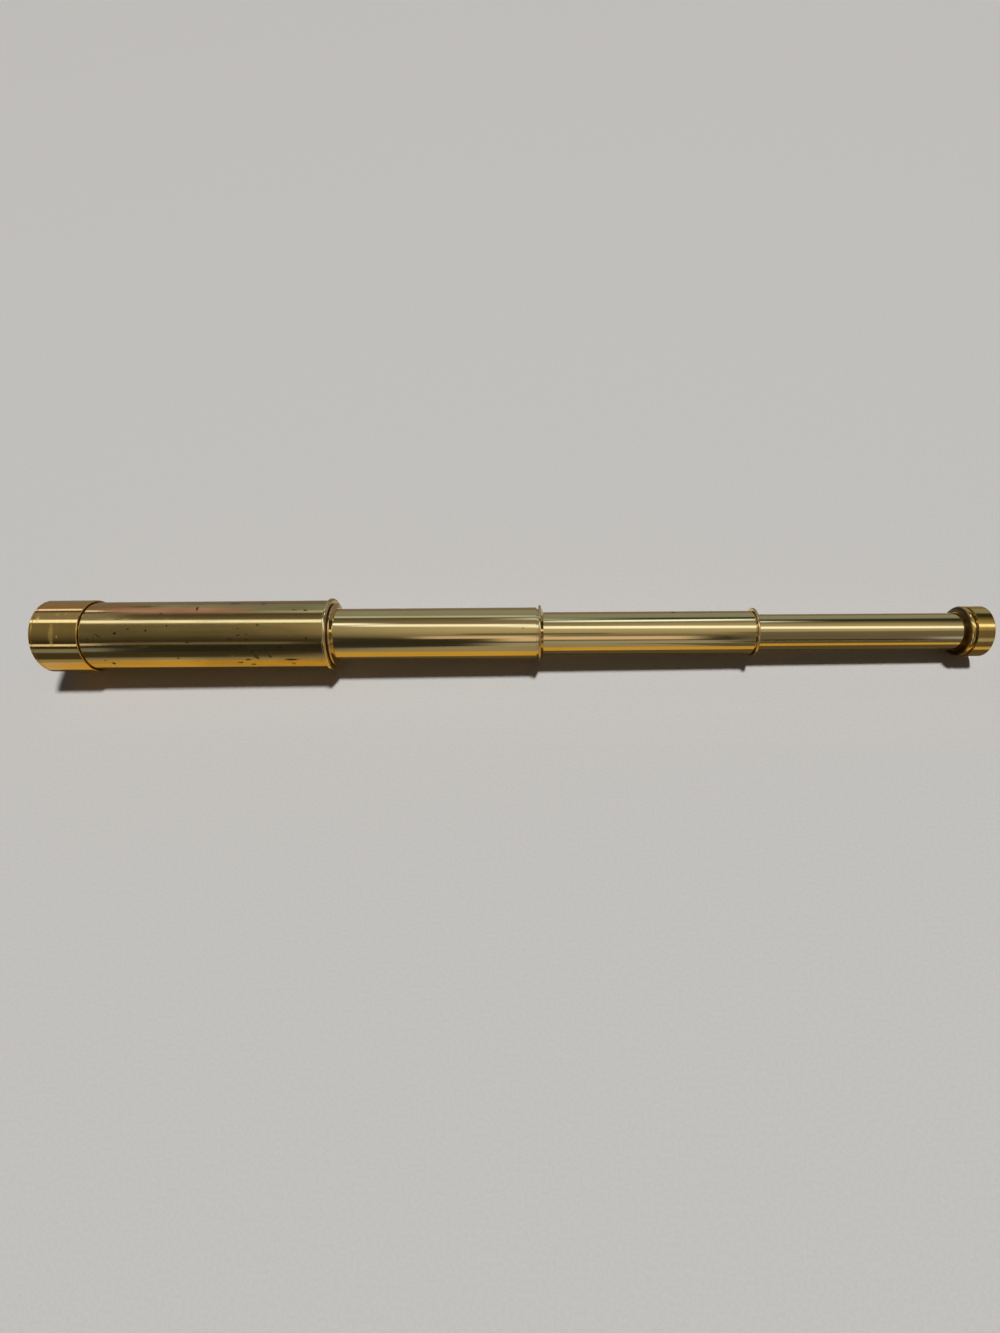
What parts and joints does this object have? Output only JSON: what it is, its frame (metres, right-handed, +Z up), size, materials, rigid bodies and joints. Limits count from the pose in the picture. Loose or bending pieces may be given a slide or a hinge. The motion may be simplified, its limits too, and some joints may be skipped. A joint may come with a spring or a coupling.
{
  "type": "spyglass",
  "caption": "Collapsible brass spyglass: a barrel with a lens cell and sliding draws with collars, stop rings, erector, eyepiece and eyecup.",
  "frame": {"origin": "on the optical axis, in the plane of the rim in front of the object lens", "axes": "+X along the optical axis towards the eye, with the draws pulled out; +Z up and square to the axis as the spyglass lies on its side"},
  "size_m": [0.5545, 0.044, 0.044],
  "materials": {
    "barrel_brass": "aged brass tube, dull, with specks, stains and fine scratches",
    "cell_brass": "turned brass, satin, lightly aged",
    "draw_brass": "polished drawn brass with fine lengthwise wear from sliding",
    "collar_brass": "turned brass, bright on its rims",
    "eyecup_brass": "turned brass, satin, darker in its groove and dish",
    "inner_brass": "plain machined brass, lightly greased",
    "blackened_brass": "brass blackened matt against glare",
    "lens_glass": "polished clear glass"
  },
  "bodies": {
    "barrel": {"objective_cell": "cell_brass", "objective_crown_lens": "lens_glass", "objective_flint_lens": "lens_glass", "objective_lens_ring": "blackened_brass", "main_barrel": "barrel_brass", "barrel_collar": "collar_brass", "barrel_guide_sleeve": "inner_brass"},
    "draw_1": {"draw_1_tube": "draw_brass", "draw_1_stop_ring": "inner_brass", "draw_1_glare_stop": "blackened_brass", "draw_1_collar": "collar_brass", "draw_1_guide_sleeve": "inner_brass"},
    "draw_2": {"draw_2_tube": "draw_brass", "draw_2_stop_ring": "inner_brass", "draw_2_glare_stop": "blackened_brass", "draw_2_collar": "collar_brass", "draw_2_guide_sleeve": "inner_brass"},
    "draw_3": {"draw_3_tube": "draw_brass", "draw_3_stop_ring": "inner_brass", "erector_tube": "blackened_brass", "erector_front_lens": "lens_glass", "erector_front_ring": "blackened_brass", "erector_stop": "blackened_brass", "erector_rear_lens": "lens_glass", "erector_rear_ring": "blackened_brass", "eyepiece_tube": "blackened_brass", "field_lens": "lens_glass", "field_lens_ring": "blackened_brass", "field_stop": "blackened_brass", "eye_lens": "lens_glass", "eye_lens_ring": "blackened_brass", "eyecup": "eyecup_brass"}
  },
  "joints": [
    {"name": "draw_1_slide", "type": "slide", "parent": "barrel", "child": "draw_1", "axis": [1, 0, 0], "range_m": [-0.1203, 0]},
    {"name": "draw_2_slide", "type": "slide", "parent": "draw_1", "child": "draw_2", "axis": [1, 0, 0], "range_m": [-0.1213, 0]},
    {"name": "draw_3_slide", "type": "slide", "parent": "draw_2", "child": "draw_3", "axis": [1, 0, 0], "range_m": [-0.1134, 0]}
  ]
}
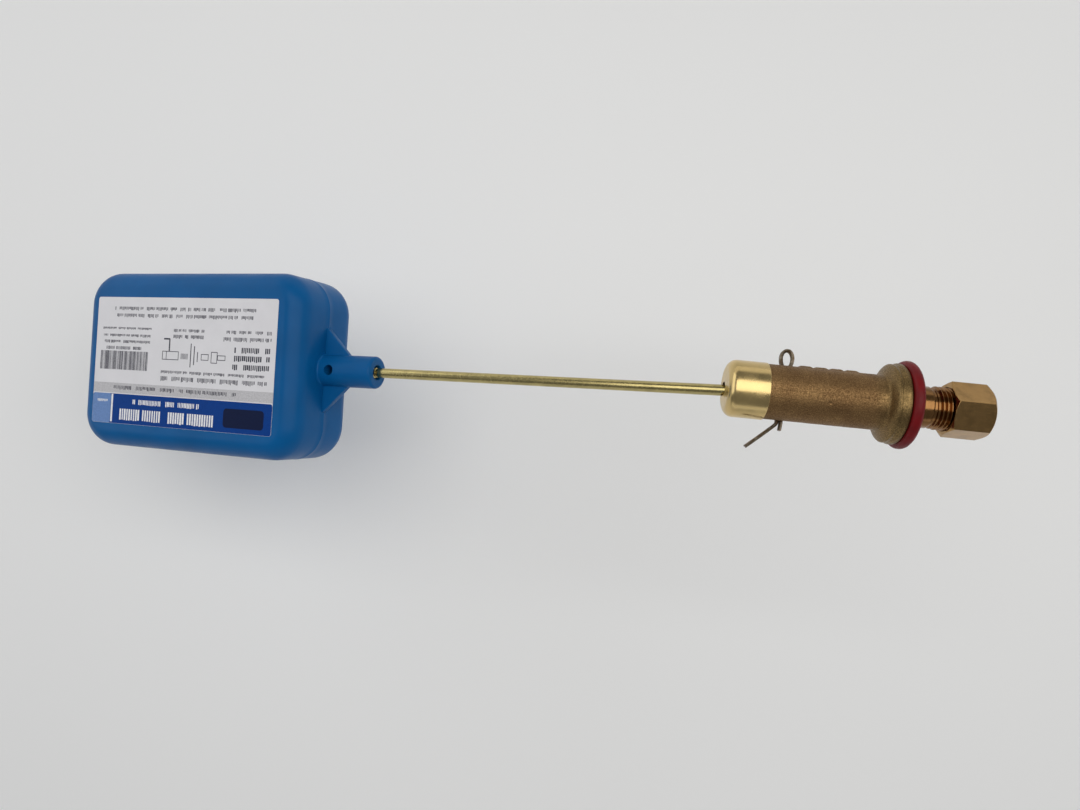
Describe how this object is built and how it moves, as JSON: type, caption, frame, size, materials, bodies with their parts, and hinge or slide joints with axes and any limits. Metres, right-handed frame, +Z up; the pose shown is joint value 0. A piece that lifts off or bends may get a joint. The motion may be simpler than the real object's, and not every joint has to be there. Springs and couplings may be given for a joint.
{
  "type": "float valve",
  "caption": "Brass float valve with a wall flange, a compression fitting and a plastic float on a swinging rod that shuts an inner plunger.",
  "frame": {"origin": "centre of the wall gasket's front face, on the valve's axis", "axes": "+X along the valve's axis, out through the wall to the supply tube; +Y along the cotter pin towards its eye; +Z up"},
  "size_m": [0.2703, 0.0604, 0.0981],
  "materials": {
    "cast_brass": "sand-cast, tumbled, dull golden brown",
    "machined_brass": "turned, bright",
    "polished_brass": "drawn and polished",
    "rod_brass": "drawn, fine lines along the rod",
    "pin_steel": "dull grey-brown",
    "red_rubber": "satin moulded rubber",
    "black_rubber": "matt moulded rubber",
    "blue_plastic": "moulded, satin, fine grain",
    "label_paper": "printed film, semi-gloss"
  },
  "bodies": {
    "valve": {"valve_body": "cast_brass", "orifice_seat": "machined_brass", "outlet_cap": "polished_brass", "cotter_pin": "pin_steel", "wall_gasket": "red_rubber"},
    "float_arm": {"lever_head": "machined_brass", "float_rod": "rod_brass", "float_upper_shell": "blue_plastic", "float_lower_shell": "blue_plastic", "float_label": "label_paper"},
    "plunger": {"plunger": "machined_brass", "seat_washer": "black_rubber"},
    "sleeve": {"compression_sleeve": "machined_brass"},
    "nut": {"compression_nut": "machined_brass"}
  },
  "joints": [
    {"name": "float_swing", "type": "hinge", "parent": "valve", "child": "float_arm", "pos_m": [-0.0315, 0, -0.0022], "axis": [0, 1, 0], "range_deg": [0, 14]},
    {"name": "plunger_slide", "type": "slide", "parent": "valve", "child": "plunger", "axis": [1, 0, 0], "range_m": [0, 0.00099]},
    {"name": "sleeve_slide", "type": "slide", "parent": "valve", "child": "sleeve", "axis": [1, 0, 0], "range_m": [0, 0.00424]},
    {"name": "nut_turn", "type": "hinge", "parent": "sleeve", "child": "nut", "pos_m": [0.014, 0, 0], "axis": [1, 0, 0], "range_deg": [0, 1440]}
  ],
  "couplings": [
    {"joint": "plunger_slide", "follows": "float_swing", "m_per_rad": 0.003964},
    {"joint": "sleeve_slide", "follows": "nut_turn", "m_per_rad": 0.00016844}
  ]
}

────────────────

Above are the records; copy all of them exactly.

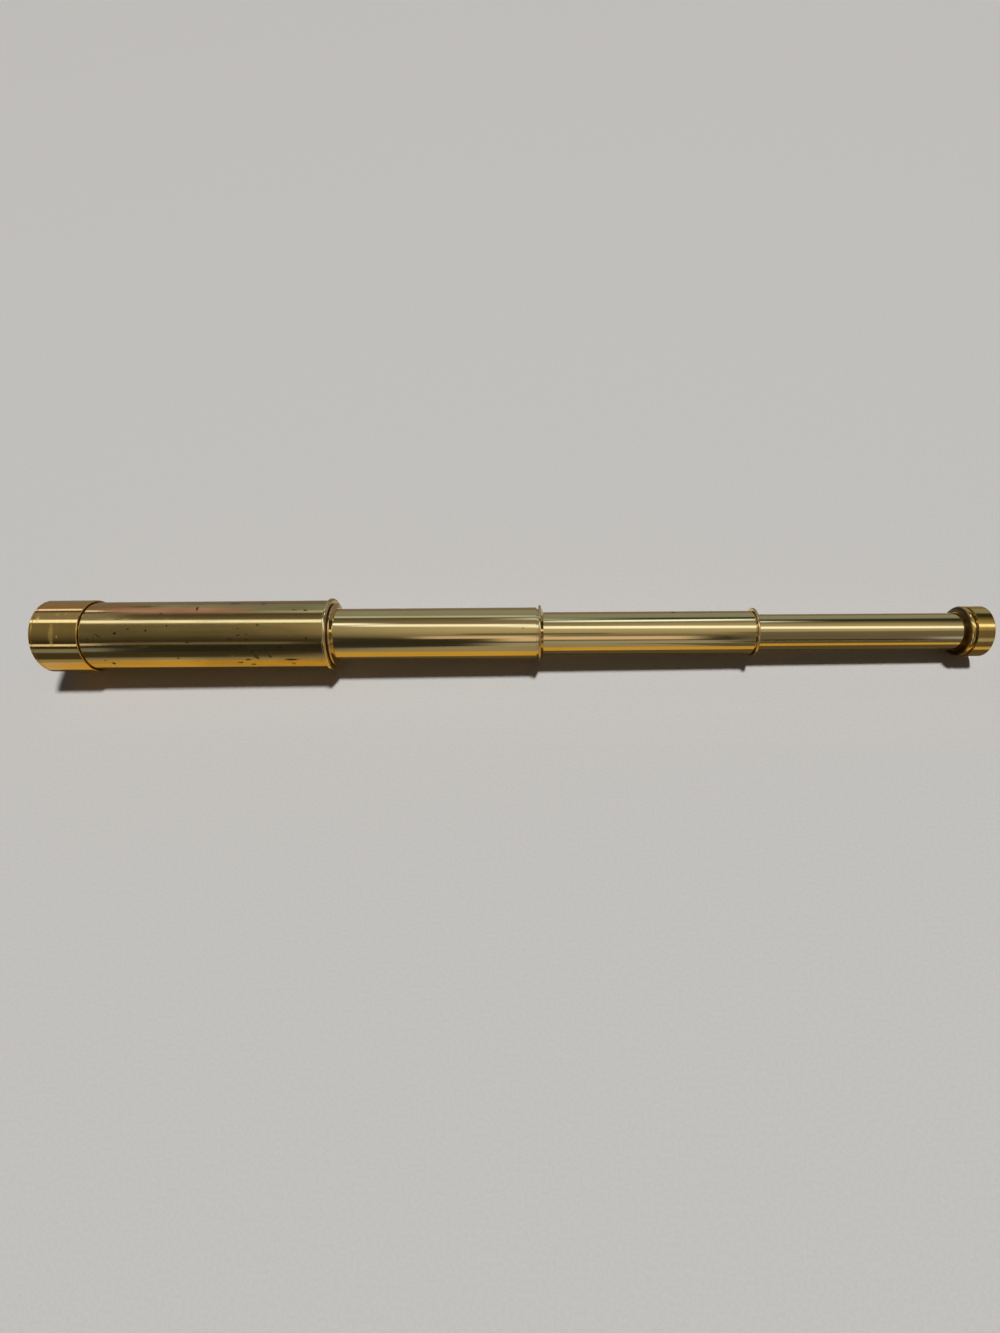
What parts and joints does this object have? Output only JSON: what it is, its frame (metres, right-handed, +Z up), size, materials, rigid bodies and joints. Limits count from the pose in the picture. Loose or bending pieces may be given a slide or a hinge. The motion may be simplified, its limits too, and some joints may be skipped. A joint may come with a spring or a coupling.
{
  "type": "spyglass",
  "caption": "Collapsible brass spyglass: a barrel with a lens cell and sliding draws with collars, stop rings, erector, eyepiece and eyecup.",
  "frame": {"origin": "on the optical axis, in the plane of the rim in front of the object lens", "axes": "+X along the optical axis towards the eye, with the draws pulled out; +Z up and square to the axis as the spyglass lies on its side"},
  "size_m": [0.5545, 0.044, 0.044],
  "materials": {
    "barrel_brass": "aged brass tube, dull, with specks, stains and fine scratches",
    "cell_brass": "turned brass, satin, lightly aged",
    "draw_brass": "polished drawn brass with fine lengthwise wear from sliding",
    "collar_brass": "turned brass, bright on its rims",
    "eyecup_brass": "turned brass, satin, darker in its groove and dish",
    "inner_brass": "plain machined brass, lightly greased",
    "blackened_brass": "brass blackened matt against glare",
    "lens_glass": "polished clear glass"
  },
  "bodies": {
    "barrel": {"objective_cell": "cell_brass", "objective_crown_lens": "lens_glass", "objective_flint_lens": "lens_glass", "objective_lens_ring": "blackened_brass", "main_barrel": "barrel_brass", "barrel_collar": "collar_brass", "barrel_guide_sleeve": "inner_brass"},
    "draw_1": {"draw_1_tube": "draw_brass", "draw_1_stop_ring": "inner_brass", "draw_1_glare_stop": "blackened_brass", "draw_1_collar": "collar_brass", "draw_1_guide_sleeve": "inner_brass"},
    "draw_2": {"draw_2_tube": "draw_brass", "draw_2_stop_ring": "inner_brass", "draw_2_glare_stop": "blackened_brass", "draw_2_collar": "collar_brass", "draw_2_guide_sleeve": "inner_brass"},
    "draw_3": {"draw_3_tube": "draw_brass", "draw_3_stop_ring": "inner_brass", "erector_tube": "blackened_brass", "erector_front_lens": "lens_glass", "erector_front_ring": "blackened_brass", "erector_stop": "blackened_brass", "erector_rear_lens": "lens_glass", "erector_rear_ring": "blackened_brass", "eyepiece_tube": "blackened_brass", "field_lens": "lens_glass", "field_lens_ring": "blackened_brass", "field_stop": "blackened_brass", "eye_lens": "lens_glass", "eye_lens_ring": "blackened_brass", "eyecup": "eyecup_brass"}
  },
  "joints": [
    {"name": "draw_1_slide", "type": "slide", "parent": "barrel", "child": "draw_1", "axis": [1, 0, 0], "range_m": [-0.1203, 0]},
    {"name": "draw_2_slide", "type": "slide", "parent": "draw_1", "child": "draw_2", "axis": [1, 0, 0], "range_m": [-0.1213, 0]},
    {"name": "draw_3_slide", "type": "slide", "parent": "draw_2", "child": "draw_3", "axis": [1, 0, 0], "range_m": [-0.1134, 0]}
  ]
}
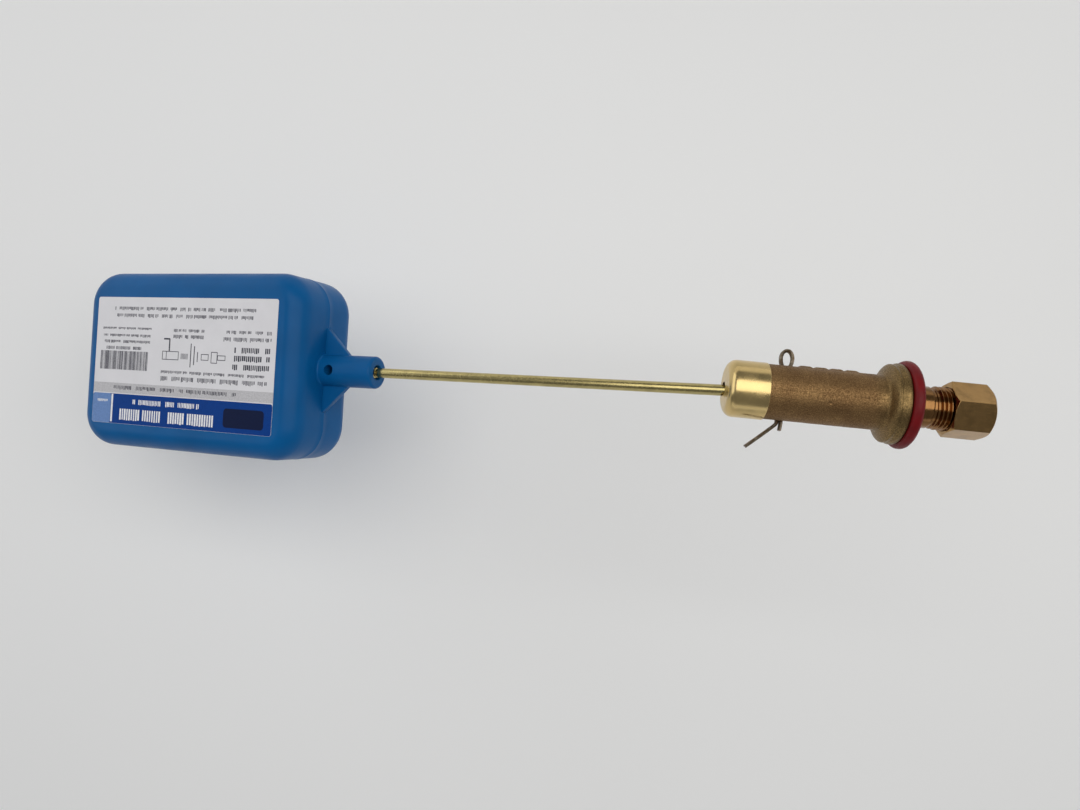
Describe how this object is built and how it moves, as JSON: type, caption, frame, size, materials, bodies with their parts, and hinge or slide joints with axes and any limits. Metres, right-handed frame, +Z up; the pose shown is joint value 0. A piece that lifts off or bends may get a joint. The motion may be simpler than the real object's, and not every joint has to be there. Springs and couplings may be given for a joint.
{
  "type": "float valve",
  "caption": "Brass float valve with a wall flange, a compression fitting and a plastic float on a swinging rod that shuts an inner plunger.",
  "frame": {"origin": "centre of the wall gasket's front face, on the valve's axis", "axes": "+X along the valve's axis, out through the wall to the supply tube; +Y along the cotter pin towards its eye; +Z up"},
  "size_m": [0.2703, 0.0604, 0.0981],
  "materials": {
    "cast_brass": "sand-cast, tumbled, dull golden brown",
    "machined_brass": "turned, bright",
    "polished_brass": "drawn and polished",
    "rod_brass": "drawn, fine lines along the rod",
    "pin_steel": "dull grey-brown",
    "red_rubber": "satin moulded rubber",
    "black_rubber": "matt moulded rubber",
    "blue_plastic": "moulded, satin, fine grain",
    "label_paper": "printed film, semi-gloss"
  },
  "bodies": {
    "valve": {"valve_body": "cast_brass", "orifice_seat": "machined_brass", "outlet_cap": "polished_brass", "cotter_pin": "pin_steel", "wall_gasket": "red_rubber"},
    "float_arm": {"lever_head": "machined_brass", "float_rod": "rod_brass", "float_upper_shell": "blue_plastic", "float_lower_shell": "blue_plastic", "float_label": "label_paper"},
    "plunger": {"plunger": "machined_brass", "seat_washer": "black_rubber"},
    "sleeve": {"compression_sleeve": "machined_brass"},
    "nut": {"compression_nut": "machined_brass"}
  },
  "joints": [
    {"name": "float_swing", "type": "hinge", "parent": "valve", "child": "float_arm", "pos_m": [-0.0315, 0, -0.0022], "axis": [0, 1, 0], "range_deg": [0, 14]},
    {"name": "plunger_slide", "type": "slide", "parent": "valve", "child": "plunger", "axis": [1, 0, 0], "range_m": [0, 0.00099]},
    {"name": "sleeve_slide", "type": "slide", "parent": "valve", "child": "sleeve", "axis": [1, 0, 0], "range_m": [0, 0.00424]},
    {"name": "nut_turn", "type": "hinge", "parent": "sleeve", "child": "nut", "pos_m": [0.014, 0, 0], "axis": [1, 0, 0], "range_deg": [0, 1440]}
  ],
  "couplings": [
    {"joint": "plunger_slide", "follows": "float_swing", "m_per_rad": 0.003964},
    {"joint": "sleeve_slide", "follows": "nut_turn", "m_per_rad": 0.00016844}
  ]
}